Pourquoi ces attaques surviennent-elles maintenant?
La présidente moldave Maia Sandu a annoncé un référendum sur l'adhésion de la Moldavie à l'UE pour l'automne 2024. Des élections présidentielles sont également prévues à l'automne. Pour Ulrich Schmid, la Russie s'oppose à son élection: «Moscou travaille pour que le référendum sur l'adhésion à l'UE échoue et que Maia Sandu ne soit pas réélue.»
Mais l'augmentation massive des attaques devrait également toucher l'Occident. «Nous devrions également considérer ces événements comme l'annonce d'attaques hybrides dans les pays baltes, au Kosovo et dans d'autres pays. Nous pouvons déjà constater les premières manifestations, même en Allemagne», alerte Ralph D. Thiele.
Quelle est l'influence de Moscou sur la Moldavie?
L'année dernière, un document secret dévoilé au grand jour révélait que le président russe Vladimir Poutine souhaitait rendre le petit pays moldave dépendant de Moscou au plus tard en 2030. La République sécessionniste de Transnistrie, qui fait partie de la Moldavie, est déjà entièrement sous l'influence du Kremlin.
Les tensions en Transnistrie et dans la Gagaouzie, une région autonome du sud de la Moldavie, tombent à pic pour la Russie: «Moscou ne veut pas que la Moldavie devienne membre de l'UE tant qu'elle ne contrôlera pas son territoire», estime Ulrich Schmid.
Vladimir Poutine prévoit-il une invasion?
La Moldavie dispose d'une petite armée avec seulement 5000 soldats actifs.

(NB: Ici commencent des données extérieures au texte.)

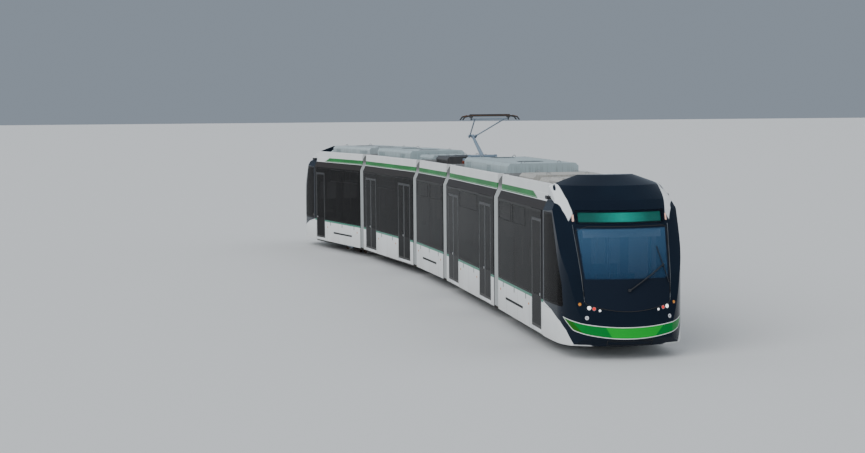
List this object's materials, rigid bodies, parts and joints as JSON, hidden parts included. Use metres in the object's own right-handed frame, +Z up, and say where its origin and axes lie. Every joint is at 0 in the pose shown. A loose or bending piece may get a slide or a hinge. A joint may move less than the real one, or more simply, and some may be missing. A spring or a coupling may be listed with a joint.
{
  "type": "articulated tram",
  "caption": "Low-floor articulated tram with rounded glossy cabs, flush dark glazing, folded gangway covers and a raised roof pantograph.",
  "frame": {"origin": "centre of the whole tram's bounding box, on the level of the rails' heads below its wheel flanges' lowest points", "axes": "+X forwards along the middle section, +Z up, +Y to the tram's left"},
  "size_m": [31.292, 4.2014, 4.8074],
  "materials": {
    "arm_grey": "satin",
    "bellows_grey": "matt",
    "body_white": "satin",
    "bogie_steel": "satin",
    "floor_grey": "matt",
    "frame_dark": "satin",
    "glass_tint": "gloss",
    "gloss_black": "gloss",
    "lamp_glass": "gloss",
    "roof_grey": "satin",
    "seat_fabric": "matt",
    "trim_black": "matt",
    "wheel_steel": "worn"
  },
  "bodies": {
    "front_section": {"front_apron": "body_white", "front_bogie": "bogie_steel", "front_doors": "frame_dark", "front_fittings": "trim_black", "front_floor": "floor_grey", "front_glass": "glass_tint", "front_interior": "seat_fabric", "front_lamps": "lamp_glass", "front_mask": "gloss_black", "front_roof": "body_white", "front_roof_gear": "roof_grey", "front_sides": "body_white"},
    "fore_section": {"fore_doors": "frame_dark", "fore_floor": "floor_grey", "fore_glass": "glass_tint", "fore_roof": "body_white", "fore_roof_gear": "roof_grey", "fore_seats": "seat_fabric", "fore_sides": "body_white", "bellows_fore": "bellows_grey", "bellows_front": "bellows_grey"},
    "middle_section": {"middle_bogie": "bogie_steel", "middle_floor": "floor_grey", "middle_glass": "glass_tint", "middle_roof": "body_white", "middle_roof_gear": "roof_grey", "middle_seats": "seat_fabric", "middle_sides": "body_white", "pantograph_base": "arm_grey"},
    "aft_section": {"aft_doors": "frame_dark", "aft_floor": "floor_grey", "aft_glass": "glass_tint", "aft_roof": "body_white", "aft_roof_gear": "roof_grey", "aft_seats": "seat_fabric", "aft_sides": "body_white", "bellows_aft": "bellows_grey", "bellows_rear": "bellows_grey"},
    "rear_section": {"rear_apron": "body_white", "rear_bogie": "bogie_steel", "rear_doors": "frame_dark", "rear_fittings": "trim_black", "rear_floor": "floor_grey", "rear_glass": "glass_tint", "rear_interior": "seat_fabric", "rear_lamps": "lamp_glass", "rear_mask": "gloss_black", "rear_roof": "body_white", "rear_roof_gear": "roof_grey", "rear_sides": "body_white"},
    "wheelset_1": {"wheelset_1": "wheel_steel"},
    "wheelset_2": {"wheelset_2": "wheel_steel"},
    "wheelset_3": {"wheelset_3": "wheel_steel"},
    "wheelset_4": {"wheelset_4": "wheel_steel"},
    "wheelset_5": {"wheelset_5": "wheel_steel"},
    "wheelset_6": {"wheelset_6": "wheel_steel"},
    "lower_arm": {"pantograph_lower_arm": "arm_grey"},
    "upper_arm": {"pantograph_upper_arm": "arm_grey"},
    "head": {"pantograph_head": "trim_black"},
    "thrust_rod": {"pantograph_rod": "arm_grey"}
  },
  "joints": [
    {"name": "fore_pivot", "type": "hinge", "parent": "middle_section", "child": "fore_section", "pos_m": [2.05575, 0.77574, 0.3], "axis": [0, 0, 1], "range_deg": [-18.1, 21.9], "deforming": ["bellows_fore"]},
    {"name": "front_pivot", "type": "hinge", "parent": "fore_section", "child": "front_section", "pos_m": [8.65212, 0.55692, 0.3], "axis": [0, 0, 1], "range_deg": [-19, 21], "deforming": ["bellows_front"]},
    {"name": "aft_pivot", "type": "hinge", "parent": "middle_section", "child": "aft_section", "pos_m": [-2.14425, 0.77574, 0.3], "axis": [0, 0, 1], "range_deg": [-24.4, 15.6], "deforming": ["bellows_aft"]},
    {"name": "rear_pivot", "type": "hinge", "parent": "aft_section", "child": "rear_section", "pos_m": [-8.7248, 0.2694, 0.3], "axis": [0, 0, 1], "range_deg": [-26.1, 13.9], "deforming": ["bellows_rear"]},
    {"name": "axle_1", "type": "hinge", "parent": "front_section", "child": "wheelset_1", "pos_m": [11.59834, 0.40767, 0.325], "axis": [0.0506, 0.9987, 0], "continuous": true},
    {"name": "axle_2", "type": "hinge", "parent": "front_section", "child": "wheelset_2", "pos_m": [9.80065, 0.49874, 0.325], "axis": [0.0506, 0.9987, 0], "continuous": true},
    {"name": "axle_3", "type": "hinge", "parent": "middle_section", "child": "wheelset_3", "pos_m": [0.85575, 0.77574, 0.325], "axis": [0, 1, 0], "continuous": true},
    {"name": "axle_4", "type": "hinge", "parent": "middle_section", "child": "wheelset_4", "pos_m": [-0.94425, 0.77574, 0.325], "axis": [0, 1, 0], "continuous": true},
    {"name": "axle_5", "type": "hinge", "parent": "rear_section", "child": "wheelset_5", "pos_m": [-9.85554, 0.05983, 0.325], "axis": [-0.1822, 0.9833, 0], "continuous": true},
    {"name": "axle_6", "type": "hinge", "parent": "rear_section", "child": "wheelset_6", "pos_m": [-11.6254, -0.2682, 0.325], "axis": [-0.1822, 0.9833, 0], "continuous": true},
    {"name": "lower_arm_raise", "type": "hinge", "parent": "middle_section", "child": "lower_arm", "pos_m": [1.05575, 0.77574, 3.65], "axis": [0, 1, 0], "range_deg": [-19, 25]},
    {"name": "upper_arm_fold", "type": "hinge", "parent": "lower_arm", "child": "upper_arm", "pos_m": [-0.12245, 0.77574, 4.1994], "axis": [0, 1, 0], "range_deg": [-37.5, 28.5]},
    {"name": "head_level", "type": "hinge", "parent": "upper_arm", "child": "head", "pos_m": [1.91517, 0.77574, 4.70744], "axis": [0, 1, 0], "range_deg": [-9.5, 12.5]},
    {"name": "thrust_rod_swing", "type": "hinge", "parent": "middle_section", "child": "thrust_rod", "pos_m": [0.98075, 0.77574, 3.5942], "axis": [0, 1, 0], "range_deg": [-19.3, 25.4]}
  ],
  "couplings": [
    {"joint": "upper_arm_fold", "follows": "lower_arm_raise", "ratio": -1.5},
    {"joint": "head_level", "follows": "lower_arm_raise", "ratio": 0.5},
    {"joint": "thrust_rod_swing", "follows": "lower_arm_raise", "ratio": 1.0105}
  ]
}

Le pays n'est protégé par aucune alliance militaire. Néanmoins, «une invasion est plutôt improbable», avance Ralph D. Thiele «car les troupes russes se retrouvent dans une situation tactique difficile, qui mobilise inutilement des forces armées». D'un autre côté, la Russie pourrait aussi vouloir prouver qu'elle est capable d'agir.
La Moldavie ne provoque-t-elle pas inutilement le Kremlin en adhérant à l'UE?
Non, selon Ulrich Schmid. Comme le pays faisait partie de la Roumanie dans l'entre-deux-guerres et avant son rattachement à l'Union soviétique, la langue d'État est officiellement le roumain depuis l'année dernière. Tout citoyen moldave obtient aujourd'hui sans problème un passeport roumain – et donc européen. «L'intégration de la Moldavie à l'Ouest est différente de celle de l'Ukraine: l'Ukraine ne veut pas seulement devenir membre de l'UE, mais aussi de l'OTAN. Ce n'est pas le cas de la Moldavie, qui est neutre», rappelle encore l'expert.
Fin 2023, l'UE a décidé d'entamer des négociations d'adhésion avec la Moldavie. Il s'agit en premier lieu de stabiliser ce pays pauvre et de le lier à l'Occident. Pour rappel, le revenu mensuel par habitant n'est que de 200 francs dans le pays.